Why people overtalk
Our minds were designed to be egocentric, Alison Wood Brooks, an associate professor of business administration at Harvard Business School, explained to me recently. “Self-disclosure feels as good in our brain as eating chocolate or having sex,” said Brooks, author of Talk: The Science of Conversation and the Art of Being Ourselves.
For many, she said, “that’s a hard force to fight against”.
Also, big talkers are often rewarded for their ability to inform and entertain.
At the extreme, over-talking may be caused by a serious mental health or neurological condition, such as ADHD, autism or bipolar disorder. Long-winded people may also struggle with social anxiety and fill the airwaves to cope with nervousness, self-doubt or social jitters.
If you, like my patient, want to better manage the chatterboxes in your life, consider these actions.
Look within
If you seem to attract overtalkers, get curious about the dynamic. Like my patient, you might have trouble being assertive and find it easier to listen than interrupt.

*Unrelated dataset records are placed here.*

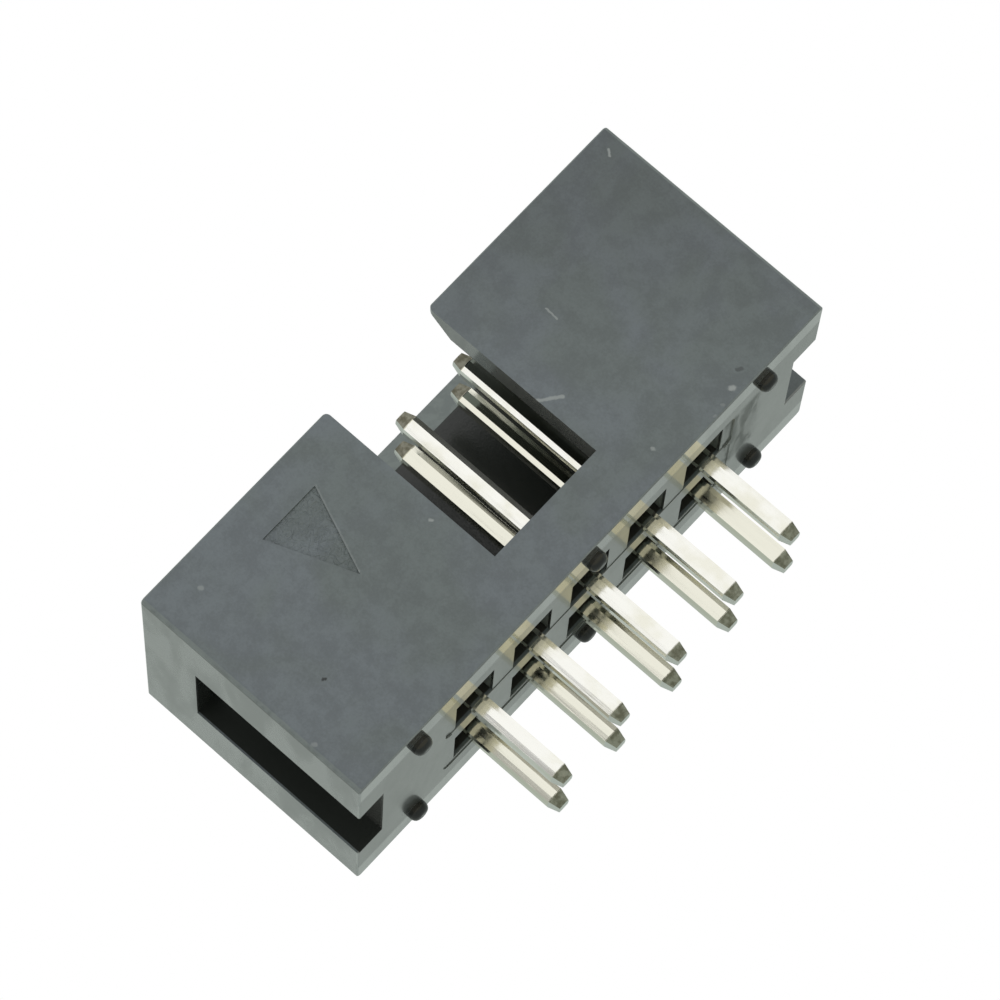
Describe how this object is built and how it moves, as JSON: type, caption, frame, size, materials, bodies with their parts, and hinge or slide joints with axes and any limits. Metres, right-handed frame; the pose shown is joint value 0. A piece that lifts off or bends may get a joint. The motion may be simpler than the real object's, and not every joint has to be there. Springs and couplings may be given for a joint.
{
  "type": "idc box header",
  "caption": "Shrouded two-row pin header for a through-hole board, with a key slot, open end windows and straight square pins, that takes a ribbon cable socket.",
  "frame": {"origin": "centre of the pin grid, on the surface of the board that the standoffs seat on", "axes": "+X runs along the two rows of pins, away from pin 1; -Y faces out of the wall with the key slot and the pin 1 mark; +Z points out of the well's mouth, the way the cable socket leaves, and the tails point along -Z"},
  "size_m": [0.0204, 0.0088, 0.0122],
  "materials": {
    "housing_plastic": "black moulded thermoplastic, satin on the side walls and glossier on the ends and underside",
    "pin_metal": "bright tin plating over brass"
  },
  "bodies": {
    "root": {"housing": "housing_plastic", "contact_pin_01": "pin_metal", "contact_pin_02": "pin_metal", "contact_pin_03": "pin_metal", "contact_pin_04": "pin_metal", "contact_pin_05": "pin_metal", "contact_pin_06": "pin_metal", "contact_pin_07": "pin_metal", "contact_pin_08": "pin_metal", "contact_pin_09": "pin_metal", "contact_pin_10": "pin_metal"}
  },
  "joints": []
}
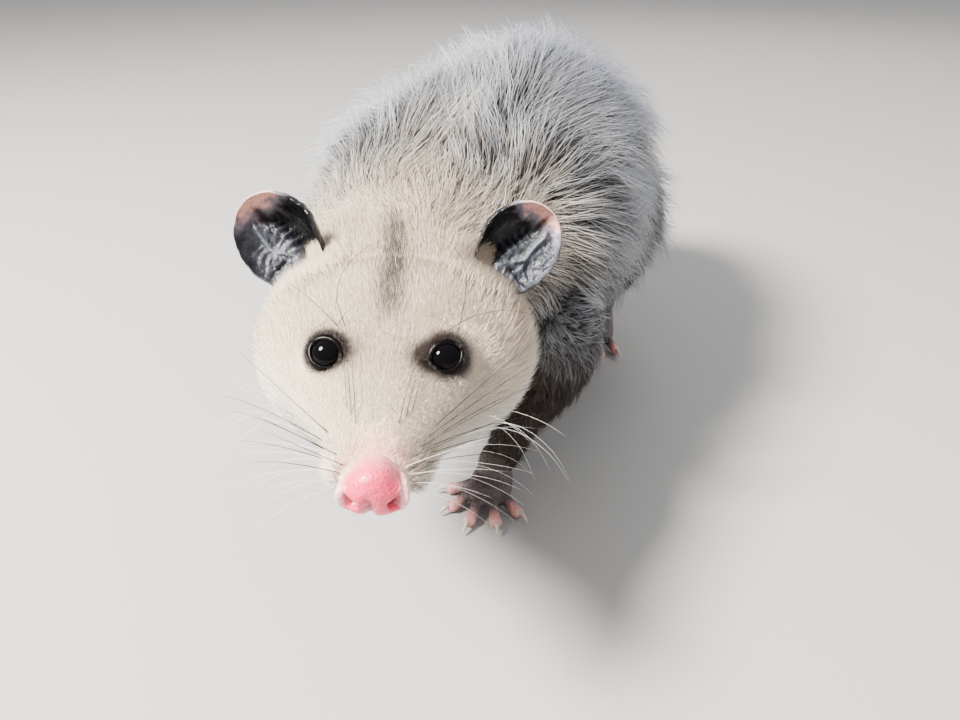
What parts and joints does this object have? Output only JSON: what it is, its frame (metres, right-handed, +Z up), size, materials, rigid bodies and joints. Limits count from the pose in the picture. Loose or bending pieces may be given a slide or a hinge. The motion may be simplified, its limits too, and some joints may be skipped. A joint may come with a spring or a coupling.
{
  "type": "opossum figure",
  "caption": "Life-size Virginia opossum standing on all fours with its head raised and turned to its left, shaggy grey coat, pale face and bare tail laid on the floor.",
  "frame": {"origin": "middle of the footprint, on the floor the feet and tail rest on", "axes": "+Z up, -Y the way the body faces, +X the animal's left"},
  "size_m": [0.1634, 0.6606, 0.1926],
  "materials": {
    "face": "short cream-white fur",
    "coat": "long grizzled fur, white guard hairs over dark-tipped underfur",
    "ruff": "dense pale grey fur",
    "limb": "short blackish-brown fur",
    "ear": "bare, thin and leathery, slightly glossy",
    "eye": "wet gloss black",
    "nose": "moist bare skin, finely grained",
    "foot": "bare grey-pink skin with pink toe tips",
    "tail_fur": "blackish fur",
    "tail_skin": "finely scaled bare skin"
  },
  "bodies": {
    "root": {"head": "face", "nose": "nose", "eye_left": "eye", "eye_right": "eye", "ear_left": "ear", "ear_right": "ear", "neck": "ruff", "torso": "coat", "front_left_upper_leg": "limb", "front_left_lower_leg": "limb", "front_left_foot": "foot", "front_right_upper_leg": "limb", "front_right_lower_leg": "limb", "front_right_foot": "foot", "hind_left_upper_leg": "limb", "hind_left_lower_leg": "limb", "hind_left_foot": "foot", "hind_right_upper_leg": "limb", "hind_right_lower_leg": "limb", "hind_right_foot": "foot", "tail_root": "tail_fur", "tail_middle": "tail_skin", "tail_tip": "tail_skin"}
  },
  "joints": []
}
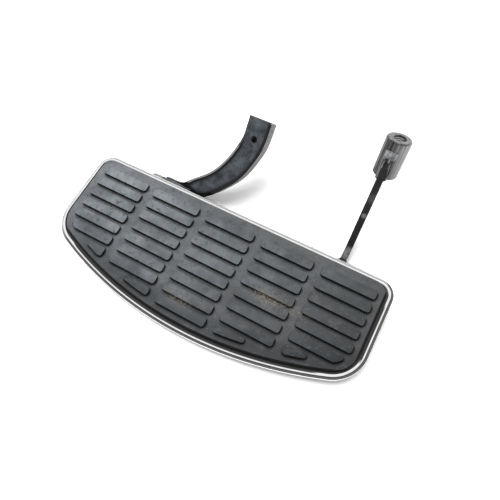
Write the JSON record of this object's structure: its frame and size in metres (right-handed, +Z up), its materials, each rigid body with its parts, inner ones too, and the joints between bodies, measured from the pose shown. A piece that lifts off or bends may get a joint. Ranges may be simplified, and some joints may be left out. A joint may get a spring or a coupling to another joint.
{
  "type": "motorcycle floorboard",
  "caption": "Folding rider footboard: D-shaped tray with a ribbed rubber mat, hinged along its straight edge on a curved arm and a bar arm with a threaded boss.",
  "frame": {"origin": "upper end of the thread in the bar arm's boss, on its axis", "axes": "+X along the deck from the curved arm towards the bar arm, +Y inboard towards the motorcycle, +Z up, square to the deck"},
  "size_m": [0.34, 0.2426, 0.1025],
  "materials": {
    "mat_rubber": "matt moulded rubber",
    "cast_aluminium": "cast, rim polished",
    "black_paint": "worn satin black paint",
    "bare_steel": "bare turned steel",
    "weld_steel": "rough weld bead",
    "zinc_steel": "zinc plated steel",
    "bronze_bush": "sintered bronze",
    "spring_steel": "oiled spring wire"
  },
  "bodies": {
    "bar_arm": {"bar_arm": "black_paint", "bar_barrel": "black_paint", "bar_arm_bushes": "bronze_bush", "barrel_welds": "black_paint", "frame_boss": "bare_steel", "boss_welds": "weld_steel", "return_spring": "spring_steel"},
    "deck": {"tray": "cast_aluminium", "rubber_mat": "mat_rubber", "curved_arm_pin": "zinc_steel", "bar_arm_pin": "zinc_steel", "pin_washers": "zinc_steel", "split_pins": "zinc_steel", "stop_pads": "mat_rubber", "ground_pegs": "zinc_steel"},
    "curved_arm": {"curved_arm": "black_paint", "curved_arm_bushes": "bronze_bush"}
  },
  "joints": [
    {"name": "deck_fold", "type": "hinge", "parent": "bar_arm", "child": "deck", "pos_m": [-0.0014, -0.1011, -0.08596], "axis": [-1, 0, 0], "range_deg": [0, 40], "stiffness_Nm_per_rad": 0.6, "springref_deg": -45.84, "deforming": ["return_spring"]},
    {"name": "curved_arm_pivot", "type": "hinge", "parent": "deck", "child": "curved_arm", "pos_m": [-0.184, -0.1011, -0.08596], "axis": [1, 0, 0], "range_deg": [0, 40]}
  ],
  "couplings": [
    {"joint": "curved_arm_pivot", "follows": "deck_fold", "ratio": 1}
  ]
}
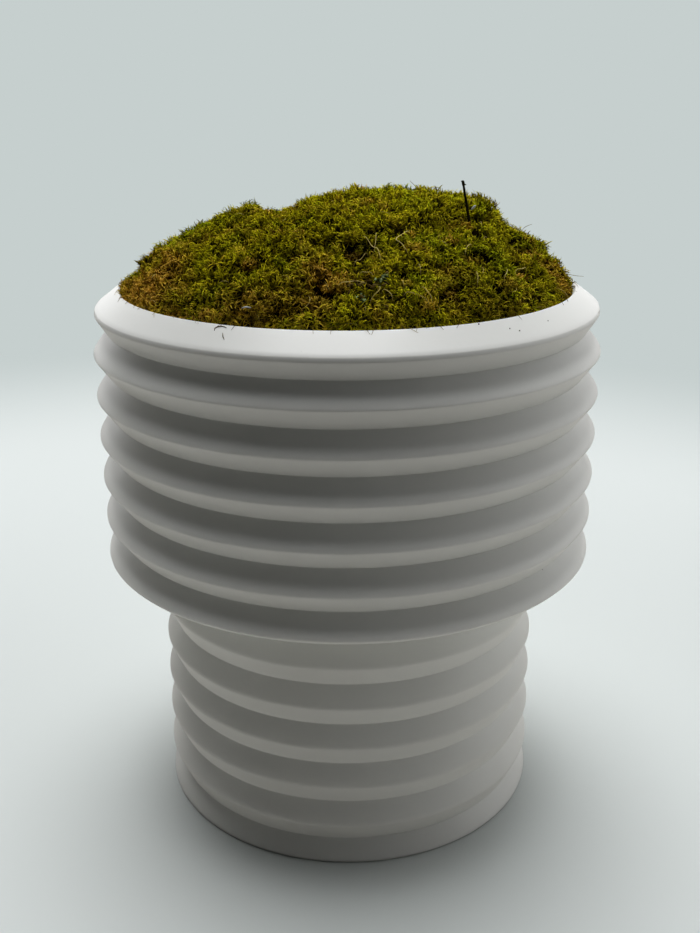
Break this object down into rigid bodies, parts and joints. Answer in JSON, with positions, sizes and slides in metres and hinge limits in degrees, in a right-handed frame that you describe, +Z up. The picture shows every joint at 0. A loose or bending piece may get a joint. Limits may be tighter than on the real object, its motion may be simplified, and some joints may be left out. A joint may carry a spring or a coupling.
{
  "type": "moss clump in a ribbed pot",
  "caption": "Mounded cushions of green moss on a bed of soil, filling a white pot with ribbed sides and a narrower lower tier.",
  "frame": {"origin": "middle of the pot's flat foot, on the surface that the pot stands on", "axes": "+Z up, along the pot's axis; -Y towards the side that the picture shows, +X to that side's right"},
  "size_m": [0.25, 0.25, 0.3204],
  "materials": {
    "pot": "white satin glaze",
    "soil": "dry potting soil",
    "moss": "soft, dense moss shoots",
    "twig": "dry dark bark"
  },
  "bodies": {
    "root": {"pot_upper_tier": "pot", "pot_lower_tier": "pot", "soil": "soil", "moss_cushion_left": "moss", "moss_cushion_back": "moss", "moss_cushion_right": "moss", "twig": "twig"}
  },
  "joints": []
}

Some people also find it scary to expose their opinions and thoughts and prefer to have another person run the conversation. Others may be such good listeners that people gravitate toward their attentional aura. If any of this sounds familiar, setting boundaries (or finding friends who are better turn-takers) could help you grow personally.
Have empathy
Big talkers can’t always control themselves, so try to be patient in addressing the issue with them. Think of the over-talker as having a nervous habit or a blind spot, and remember that it’s human nature to be self-focused.
Be honest
When the talker is your partner, child or close friend, offer a direct statement such as: “I know you like to share your opinions and ideas, but I think sometimes you annoy people.”
If that feels too harsh, try something like: “You are such a great storyteller, but I think you would benefit from asking questions. You can learn a lot that way.”
Then explain that research consistently shows people who ask good questions are more appreciated by their conversation partners.
Be situation-specific
I coached my patient to first address her husband’s end-of-day download. She told him: “Hey, I know you have a lot to tell me at the end of the day, but your updates are long and I start to zone out. What if we took turns filling each other in?”
From there, over time, she was able to talk about other situations where she felt he was talking too much and listening too little.
If you’re on intimate terms with the talker, try some levity. “Whoa, you have a lot to say about that!” or, “I think you just talked without pause for 7.5 minutes.”
Point out the pattern in real time, before you rely on an old ineffective pattern such as tuning out or escaping.
Take a quiz
At your next get-together with a garrulous pal, whip out the Talkaholic Scale and suggest you take the quiz together. You might preface it with, “Hey, let’s figure out which one of us is chattier.”
The 16-question scale was developed in 1993 by Virginia Peck Richmond and James McCroskey, when they were professors of communications studies at West Virginia University, to identify compulsive talkers.
Introduce a new topic
Overtalkers can get bogged down; help them out by interjecting something novel and juicy into the conversation. While it may seem rude, it could help your chatty friend out of their anxious need to fill the silence and create a better dialogue.
Don’t be shy about jumping to an entirely new topic – it will probably make the interaction much more interesting and give you a greater sense of agency in the conversation.
Help them make a graceful exit
If you want to politely end the conversation, provide a conversational assist such as: “Okay, so it sounds like you are saying [insert a summary here] …”
If they are talking about an emotional topic such as a recent breakup or their boss’s bad behaviour, try, “I know this is upsetting, can I give you some feedback?” Or if you want out of the conversation, “I’m sorry you’re struggling.”
Create a hard stop
Some people will talk too long no matter what. Get before by giving them a time limit: “Happy to talk, but I have just 15 minutes, then I need to get on another call/run an errand/take the dog for a walk.”
Walk away
You can always invent an emergency. A trip to the bathroom, a visit to the bar or the urgent need to answer a text are good ways to get out of a one-sided exchange.
Overtalkers can be fascinating and entertaining. Learning to set boundaries helps you enjoy the best of them while creating a healthier and less resentful dynamic.
Lesley Alderman is a psychotherapist based in Brooklyn.